You would be wise to switch ferries at Falmouth and hop on another one to St Mawes across the wide estuary. St Mawes is a sunny, sheltered and laidback holiday village, as charming as the Cornish postcards you can buy in the cafes. We have a pleasant day mucking about on ferries and all for a very reasonable cost. The Madron Well Across the Bosullow moorland (near Land's End) are many ancient sites. The Lanyon Quoit tomb, the Ding Dong mine engine house, the Men-an-Tol (a stone with a hole in it through which people crawl - some say to aid fertility). It's a moor landscape often drenched with grey cloud and misty rain, and these objects appear out of the mist like a 3000-year-old sculpture trail.
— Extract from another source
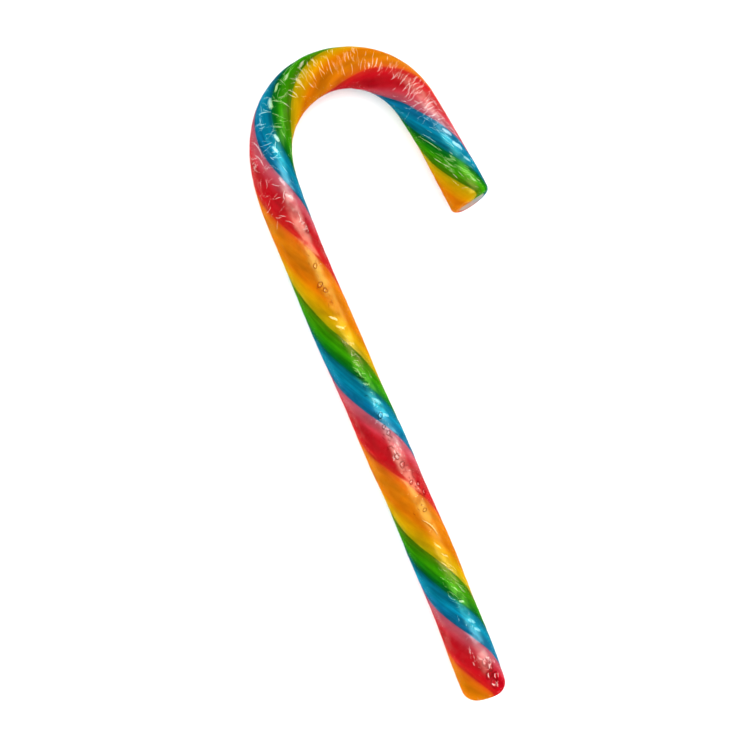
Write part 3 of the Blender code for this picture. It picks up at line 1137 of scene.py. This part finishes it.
def add_softbox(name, azimuth, elevation, wide, tall, brightness):
    """A softbox facing the cane: azimuth from +X towards +Y, brightness as its own surface's."""
    light = bpy.data.lights.new(name, "AREA")
    light.shape = "RECTANGLE"
    light.size = wide
    light.size_y = tall
    light.energy = brightness * math.pi * wide * tall
    lamp = bpy.data.objects.new(name, light)
    around, up = math.radians(azimuth), math.radians(elevation)
    way = Vector((math.cos(up) * math.cos(around), math.cos(up) * math.sin(around), math.sin(up)))
    lamp.location = way * LIGHT_DISTANCE
    lamp.rotation_euler = way.to_track_quat("Z", "Y").to_euler()
    bpy.context.scene.collection.objects.link(lamp)
    return lamp


key = add_softbox("key", 0.0, 42.0, 1.2, 1.0, 2.65)
key.visible_glossy = False
shine = add_softbox("shine", 0.0, 41.0, 1.1, 1.15, 12.0)
shine.visible_diffuse = False
side_fill = add_softbox("side_fill", 180.0, 30.0, 1.3, 1.0, 1.2)
side_fill.visible_glossy = False
top_fill = add_softbox("top_fill", 0.0, 85.0, 1.5, 1.5, 0.8)
top_fill.visible_glossy = False

world = bpy.data.worlds.new("studio")
bpy.context.scene.world = world
world.use_nodes = True
background = world.node_tree.nodes["Background"]
background.inputs["Color"].default_value = (1.0, 1.0, 1.0, 1.0)
background.inputs["Strength"].default_value = WORLD_BRIGHTNESS
world.cycles_visibility.glossy = False
print("lights:", [lamp.name for lamp in (key, shine, side_fill, top_fill)])

# %% [markdown]
# ## The camera
#
# It looks straight down at the cane, turned so that the shaft leans to the left. A long lens keeps
# the shaft's two ends equally thick.

# %% Camera
LENS = 100.0
VIEW_WIDTH = 0.180
SENSOR = 36.0
ROLL = math.radians(22.9)
VIEW_MIDDLE = (-0.01613, 0.00241)
MIDDLE_HEIGHT = 0.0054

camera_data = bpy.data.cameras.new("camera")
camera_data.lens = LENS
camera_data.sensor_width = SENSOR
camera = bpy.data.objects.new("camera", camera_data)
camera.location = (*VIEW_MIDDLE, MIDDLE_HEIGHT + VIEW_WIDTH * LENS / SENSOR)
camera.rotation_euler = (0.0, 0.0, -ROLL)
bpy.context.scene.collection.objects.link(camera)
bpy.context.scene.camera = camera
bpy.context.scene.view_settings.view_transform = "Standard"
bpy.context.scene.view_settings.look = "None"
print("the camera is", round(camera.location.z, 3), "m above the table")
Further along a narrow road we see a sign saying "Well". The woodland path is muddy and dank, and after a few hundred metres we arrive beside a wishing tree. It is decorated with hundreds of small tokens, ribbons and even little toys ("clouties" in Cornish dialect). Hand-written notes are attached to the tree, asking for help, usually to recover from an illness. A candle's flame flickers at the dark base like a faint fairy.

The Celts believed that spring water was sacred, and these wishing trees were always found close to a holy well. Later, the Christians built a stone chapel over the spring to overcome these pagan beliefs, but obviously with limited success. There is a girl singing in the ruined chapel, but she stops when we arrive.

The whole dark, ancient place feels surprisingly spooky, and other-worldly, as if we'd strayed from our modern time to one in the distant past. But Cornwall is like that. Its past has not vanished, and it's part of the fabric of this very ancient peninsula.